With a brief speech, a lighted match and a wave of an old-fashioned hat, smoke poured skyward for the first time in this millennium. Susan Van Hooser, with the Weber County Heritage Foundation, said, "It's the first time in 100 years that it's been burned."

It's called a lime kiln, a giant furnace more than 30 feet high. It's in the Fairmont Grove area of Ogden Canyon. It helped 19th-century pioneers upgrade their lifestyle from mud and log cabins to homes made of stone and brick.

Piece of history rededicated

"This is how Ogden really started, Van Hooser said. "In order to build these wonderful communities, you need brick and mortar, and that's what this provided through this lime kiln."

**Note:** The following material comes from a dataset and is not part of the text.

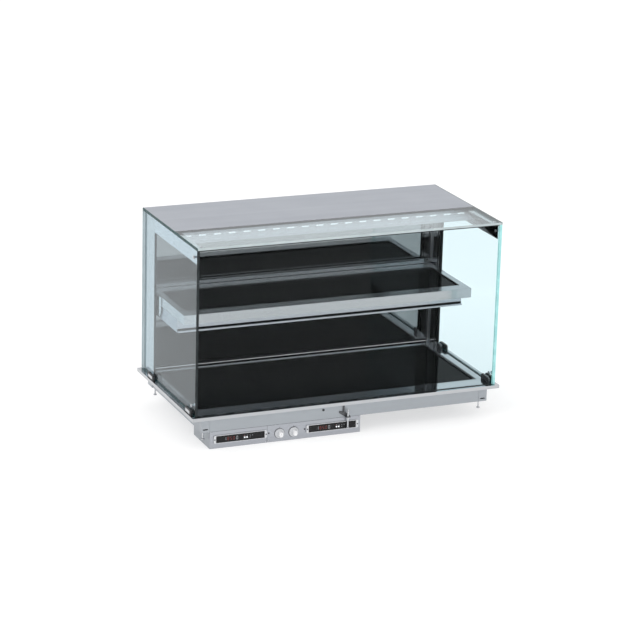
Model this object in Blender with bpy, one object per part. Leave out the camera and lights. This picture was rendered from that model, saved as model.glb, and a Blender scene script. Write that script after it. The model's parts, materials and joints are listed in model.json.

In the old days they would cook limestone in there. It would cook down into lime, which was a vital ingredient for mortar, cement, plaster and whitewash.

The kiln was built in 1865. It stood on the side of Ogden Canyon near a small village, but its primary market was down the canyon on the growing Wasatch Front.

Piece of history rededicated

It was put out of business around 1900 by the invention of Portland cement. In 2001 Cody Wright began restoring it. He says he cherishes it. But then, he's a stonemason. He says, "Yeah, it's in my blood, I suppose. But as I've worked on it, I've realized the effort that it takes to have made this. I mean, we've had modern tractors and things to move the stone."

With a combination of paid and donated labor and materials, and a government grant of $30,000, it's now pretty much the way it was. But don't expect flames very often.

"It's a one-time shot, and it's today," Van Hooser said. "And we're just pleased to have it available for the community to enjoy."

Why do it? "Because it's there," somebody said this morning.

But it's also a piece of the past that helped make Utah what it is today. And now it's been saved from oblivion.